## Source data

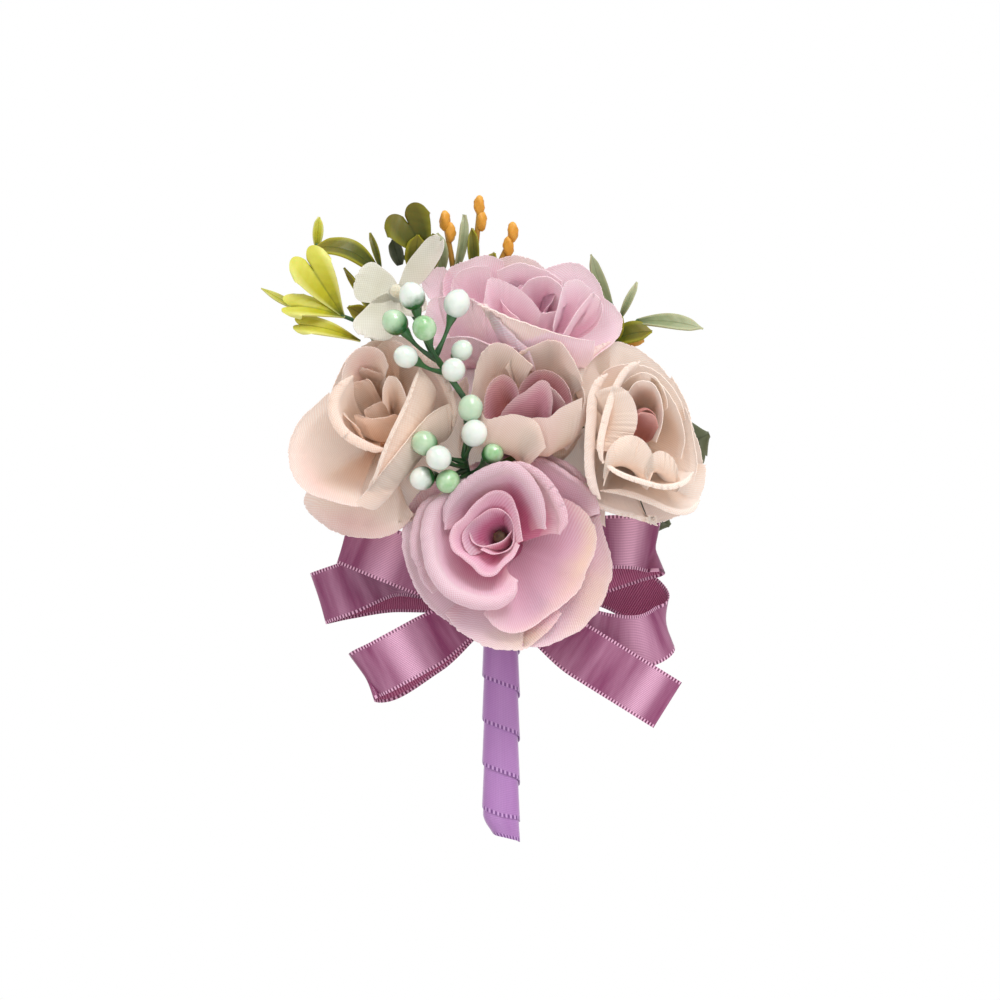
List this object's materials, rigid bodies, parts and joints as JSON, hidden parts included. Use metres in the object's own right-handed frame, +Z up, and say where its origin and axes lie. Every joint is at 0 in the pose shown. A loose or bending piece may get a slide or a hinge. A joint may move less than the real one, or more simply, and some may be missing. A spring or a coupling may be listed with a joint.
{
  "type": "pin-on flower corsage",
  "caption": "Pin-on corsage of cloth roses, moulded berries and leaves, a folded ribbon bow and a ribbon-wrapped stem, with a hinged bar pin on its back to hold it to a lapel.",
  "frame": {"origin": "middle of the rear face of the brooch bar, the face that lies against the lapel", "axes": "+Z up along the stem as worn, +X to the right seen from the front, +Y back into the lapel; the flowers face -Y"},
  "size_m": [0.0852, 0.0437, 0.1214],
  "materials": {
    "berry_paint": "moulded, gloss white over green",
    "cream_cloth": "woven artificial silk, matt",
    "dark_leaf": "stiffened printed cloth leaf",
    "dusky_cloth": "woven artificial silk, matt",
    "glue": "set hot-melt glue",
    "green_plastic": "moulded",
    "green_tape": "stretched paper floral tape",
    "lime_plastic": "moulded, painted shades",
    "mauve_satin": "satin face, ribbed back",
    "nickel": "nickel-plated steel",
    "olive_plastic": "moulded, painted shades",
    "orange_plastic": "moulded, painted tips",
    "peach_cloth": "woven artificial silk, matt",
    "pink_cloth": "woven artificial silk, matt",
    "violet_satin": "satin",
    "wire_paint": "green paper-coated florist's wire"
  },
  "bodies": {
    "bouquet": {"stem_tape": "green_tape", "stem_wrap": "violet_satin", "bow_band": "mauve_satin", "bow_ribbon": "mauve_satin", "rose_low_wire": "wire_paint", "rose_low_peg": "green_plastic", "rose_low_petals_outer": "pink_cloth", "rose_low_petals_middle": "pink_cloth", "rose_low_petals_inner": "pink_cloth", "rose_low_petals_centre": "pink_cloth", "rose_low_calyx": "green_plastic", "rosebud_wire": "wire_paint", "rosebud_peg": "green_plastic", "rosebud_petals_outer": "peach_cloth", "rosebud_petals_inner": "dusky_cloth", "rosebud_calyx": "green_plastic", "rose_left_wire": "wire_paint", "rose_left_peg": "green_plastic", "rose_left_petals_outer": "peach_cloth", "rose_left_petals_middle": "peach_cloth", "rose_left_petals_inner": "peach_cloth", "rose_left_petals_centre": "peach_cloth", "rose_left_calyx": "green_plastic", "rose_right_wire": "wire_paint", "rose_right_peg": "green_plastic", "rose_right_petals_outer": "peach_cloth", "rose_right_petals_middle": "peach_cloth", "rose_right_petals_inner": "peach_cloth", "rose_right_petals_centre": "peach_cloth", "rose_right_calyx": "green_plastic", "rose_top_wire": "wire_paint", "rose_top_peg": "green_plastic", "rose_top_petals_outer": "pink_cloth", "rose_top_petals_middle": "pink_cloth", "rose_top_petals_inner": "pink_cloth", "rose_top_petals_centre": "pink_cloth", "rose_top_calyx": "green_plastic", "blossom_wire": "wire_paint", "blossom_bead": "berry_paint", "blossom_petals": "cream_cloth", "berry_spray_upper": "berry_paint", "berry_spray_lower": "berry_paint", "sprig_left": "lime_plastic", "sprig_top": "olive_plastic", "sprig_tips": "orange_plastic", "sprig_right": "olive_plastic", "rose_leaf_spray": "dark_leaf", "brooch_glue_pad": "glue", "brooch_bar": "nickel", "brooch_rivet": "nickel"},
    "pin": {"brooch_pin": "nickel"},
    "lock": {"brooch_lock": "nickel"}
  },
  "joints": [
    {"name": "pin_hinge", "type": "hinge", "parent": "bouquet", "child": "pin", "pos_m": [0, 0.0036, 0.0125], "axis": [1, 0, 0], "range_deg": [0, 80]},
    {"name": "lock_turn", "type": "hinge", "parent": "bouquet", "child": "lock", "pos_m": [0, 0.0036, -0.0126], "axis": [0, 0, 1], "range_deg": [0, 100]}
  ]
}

## Task description
Quote each line above in full, word for word.

## Written answer
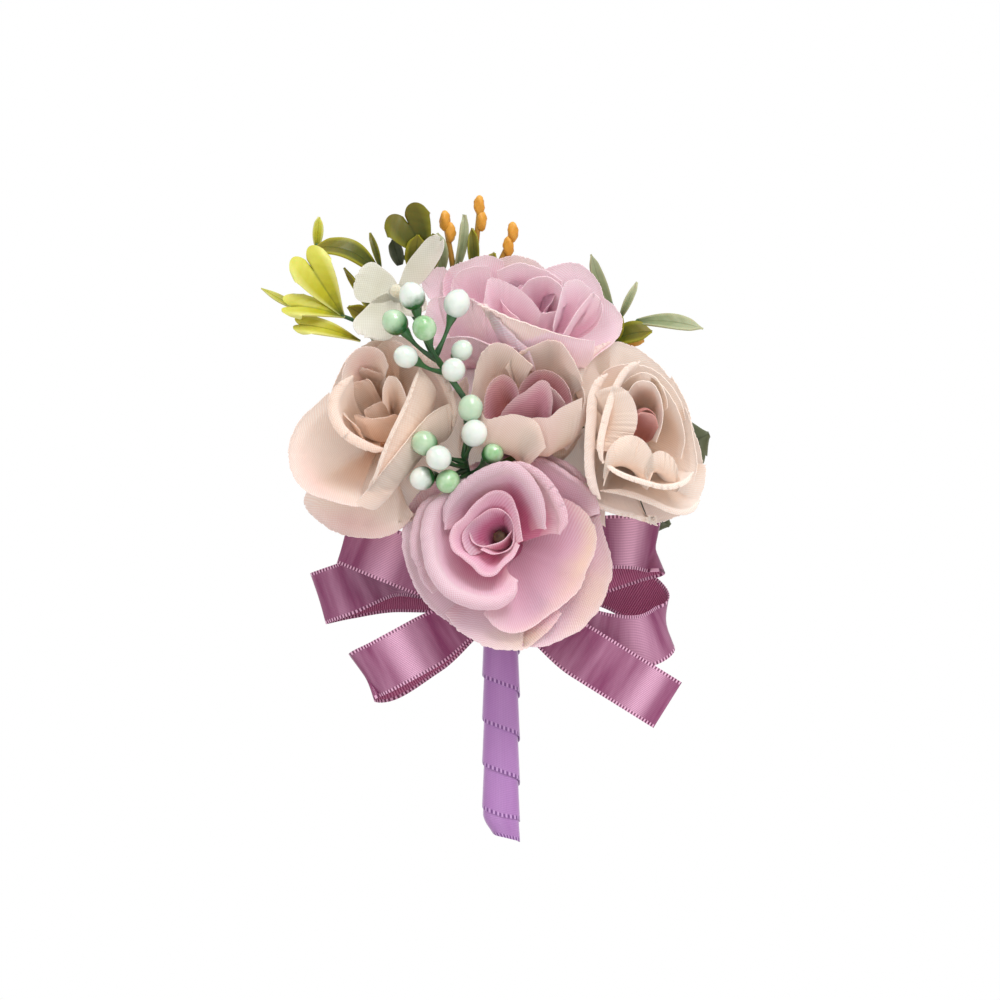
List this object's materials, rigid bodies, parts and joints as JSON, hidden parts included. Use metres in the object's own right-handed frame, +Z up, and say where its origin and axes lie. Every joint is at 0 in the pose shown. A loose or bending piece may get a slide or a hinge. A joint may move less than the real one, or more simply, and some may be missing. A spring or a coupling may be listed with a joint.
{
  "type": "pin-on flower corsage",
  "caption": "Pin-on corsage of cloth roses, moulded berries and leaves, a folded ribbon bow and a ribbon-wrapped stem, with a hinged bar pin on its back to hold it to a lapel.",
  "frame": {"origin": "middle of the rear face of the brooch bar, the face that lies against the lapel", "axes": "+Z up along the stem as worn, +X to the right seen from the front, +Y back into the lapel; the flowers face -Y"},
  "size_m": [0.0852, 0.0437, 0.1214],
  "materials": {
    "berry_paint": "moulded, gloss white over green",
    "cream_cloth": "woven artificial silk, matt",
    "dark_leaf": "stiffened printed cloth leaf",
    "dusky_cloth": "woven artificial silk, matt",
    "glue": "set hot-melt glue",
    "green_plastic": "moulded",
    "green_tape": "stretched paper floral tape",
    "lime_plastic": "moulded, painted shades",
    "mauve_satin": "satin face, ribbed back",
    "nickel": "nickel-plated steel",
    "olive_plastic": "moulded, painted shades",
    "orange_plastic": "moulded, painted tips",
    "peach_cloth": "woven artificial silk, matt",
    "pink_cloth": "woven artificial silk, matt",
    "violet_satin": "satin",
    "wire_paint": "green paper-coated florist's wire"
  },
  "bodies": {
    "bouquet": {"stem_tape": "green_tape", "stem_wrap": "violet_satin", "bow_band": "mauve_satin", "bow_ribbon": "mauve_satin", "rose_low_wire": "wire_paint", "rose_low_peg": "green_plastic", "rose_low_petals_outer": "pink_cloth", "rose_low_petals_middle": "pink_cloth", "rose_low_petals_inner": "pink_cloth", "rose_low_petals_centre": "pink_cloth", "rose_low_calyx": "green_plastic", "rosebud_wire": "wire_paint", "rosebud_peg": "green_plastic", "rosebud_petals_outer": "peach_cloth", "rosebud_petals_inner": "dusky_cloth", "rosebud_calyx": "green_plastic", "rose_left_wire": "wire_paint", "rose_left_peg": "green_plastic", "rose_left_petals_outer": "peach_cloth", "rose_left_petals_middle": "peach_cloth", "rose_left_petals_inner": "peach_cloth", "rose_left_petals_centre": "peach_cloth", "rose_left_calyx": "green_plastic", "rose_right_wire": "wire_paint", "rose_right_peg": "green_plastic", "rose_right_petals_outer": "peach_cloth", "rose_right_petals_middle": "peach_cloth", "rose_right_petals_inner": "peach_cloth", "rose_right_petals_centre": "peach_cloth", "rose_right_calyx": "green_plastic", "rose_top_wire": "wire_paint", "rose_top_peg": "green_plastic", "rose_top_petals_outer": "pink_cloth", "rose_top_petals_middle": "pink_cloth", "rose_top_petals_inner": "pink_cloth", "rose_top_petals_centre": "pink_cloth", "rose_top_calyx": "green_plastic", "blossom_wire": "wire_paint", "blossom_bead": "berry_paint", "blossom_petals": "cream_cloth", "berry_spray_upper": "berry_paint", "berry_spray_lower": "berry_paint", "sprig_left": "lime_plastic", "sprig_top": "olive_plastic", "sprig_tips": "orange_plastic", "sprig_right": "olive_plastic", "rose_leaf_spray": "dark_leaf", "brooch_glue_pad": "glue", "brooch_bar": "nickel", "brooch_rivet": "nickel"},
    "pin": {"brooch_pin": "nickel"},
    "lock": {"brooch_lock": "nickel"}
  },
  "joints": [
    {"name": "pin_hinge", "type": "hinge", "parent": "bouquet", "child": "pin", "pos_m": [0, 0.0036, 0.0125], "axis": [1, 0, 0], "range_deg": [0, 80]},
    {"name": "lock_turn", "type": "hinge", "parent": "bouquet", "child": "lock", "pos_m": [0, 0.0036, -0.0126], "axis": [0, 0, 1], "range_deg": [0, 100]}
  ]
}